A Hora do Vampiro (Salem’s Lot)
Estreou há poucas semanas no MAX a tão aguardada — ao menos por mim — nova adaptação de “Salem’s Lot”, ou “A Hora do Vampiro”. A fonte de inspiração para o longa vem de longe, lá pelos idos de 1975, quando Stephen King, ainda nos primeiros anos de carreira, lançava “Salem”, seu segundo livro. Assistir ao filme também me fez reavivar alguns anos, não tantos como Gary Dauberman, cineasta responsável por roteirizar e dirigir o longa para o streaming, mas regressar para 2020, quando redigi meu TCC, uma das etapas de conclusão da graduação em Letras Português.
“Literatura X Cinema – Reflexões sobre adaptações cinematográficas”. Como o título sugere, o trabalho propôs abordar um pouco da intricada conexão estabelecida entre cinema e literatura, esmiuçando o fenômeno que são as adaptações cinematográficas. Principalmente tentando entender por que existe a tendência das pessoas, quase sempre, preferirem o livro ao filme.
No âmbito desse real embate, com respaldo teórico, posso adiantar que o artigo acadêmico vai até o inferno e volta para mostrar que o processo adaptativo, embora mantenha diálogo com a obra fonte, precisa ser concebido como uma realização não apenas independente, como dotada de própria originalidade.
Mas o que diabos tudo isso pode ter a ver com a nova adaptação de "A Hora do Vampiro"? Primeiro é preciso lembrar que o filme de Gary Dauberman é a terceira adaptação do enredo, o primeiro em formato fílmico. "A Mansão Marsten" de 2004 e a versão mais badalada, "Os Vampiros de Salem/A Mansão Marsten", de 1979, assinada pelo notável Tobe Hooper, são as duas minisséries anteriores.
Muitos elementos contidos no livro escrito por King e nas duas minisséries, principalmente a de 1979, estão ausentes na mais nova adaptação. No entanto, apesar de certo esvaziamento da trama, o filme “funciona” e quem não leu o livro ou assistiu à produção audiovisual datada de mais 40 anos, dificilmente poderá inferir tais lacunas.
A Hora do Vampiro
A trama segue o escritor Ben Mears, que após muitos anos retorna à sua cidade natal em busca de inspiração para um novo romance. Mal sabia o bom escriba que, se a nova incursão lhe renderia encontrar um novo amor, também viria atrelada a muitos problemas em forma de presas pontiagudas e desenfreado desejo por sangue.
“A Hora do Vampiro”, já nos primeiros minutos, ostenta um dinamismo que acaba se contrapondo à maneira como a trama se desenrola tanto no livro como nas adaptações anteriores.
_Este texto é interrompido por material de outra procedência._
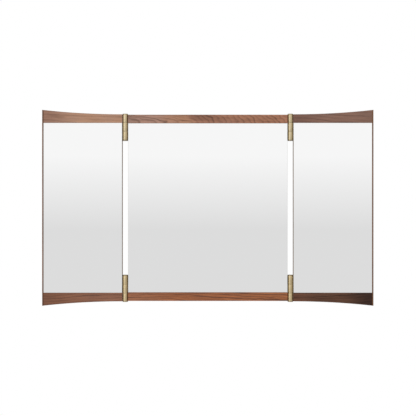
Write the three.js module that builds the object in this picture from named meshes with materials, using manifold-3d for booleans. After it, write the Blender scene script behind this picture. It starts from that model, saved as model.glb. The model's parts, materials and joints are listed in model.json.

Isso confere uma identidade mais moderna à narrativa, rompendo a impressão de que as coisas demoravam um pouco demais para acontecer. Não que isso fosse necessariamente um problema, pois ajudava a erigir um clima mais sombrio. Em contrapartida, o público atual, consumidor de produções contemporâneas, possivelmente reclamaria por maior intensidade em seu transcorrer.
Inclusive, durante os eventos finais, o longa mostra coerência com a proposta e imprime um ritmo mais extasiante e exacerbado, com direito a uma batalha derradeira altamente audaz, cercada por nuances de inventabilidade. O enredo realmente abre mão de explorar várias relações cruciais, como o forte vínculo desenvolvido entre Ben Mears e a “Mansão Marsten”, que dessa vez se mostrou absolutamente ambíguo, além do relacionamento entre o protagonista e Susan Norton ser um tanto raso, sem qualquer aprofundamento.
Se partirmos do ponto de que as adaptações literárias, não necessariamente, devem fidelidade à obra inspiradora, é possível dizer que Gary Dauberman realizou um bom trabalho. É dotado de identidade própria, embora indubitavelmente haverá quem torça o nariz.
Diante de um amplo conjunto de ideias, sem precisar recorrer a qualquer referencial teórico, é imperioso deduzir que obras audiovisuais adaptadas jamais devam despontar como uma mera cópia dos textos literários os quais serviram de inspiração. Se “A Hora do Vampiro” de Dauberman está longe da perfeição (um filme nota 6,5), ao menos surge como uma nova aventura intertextual, com uma linguagem própria e peculiar.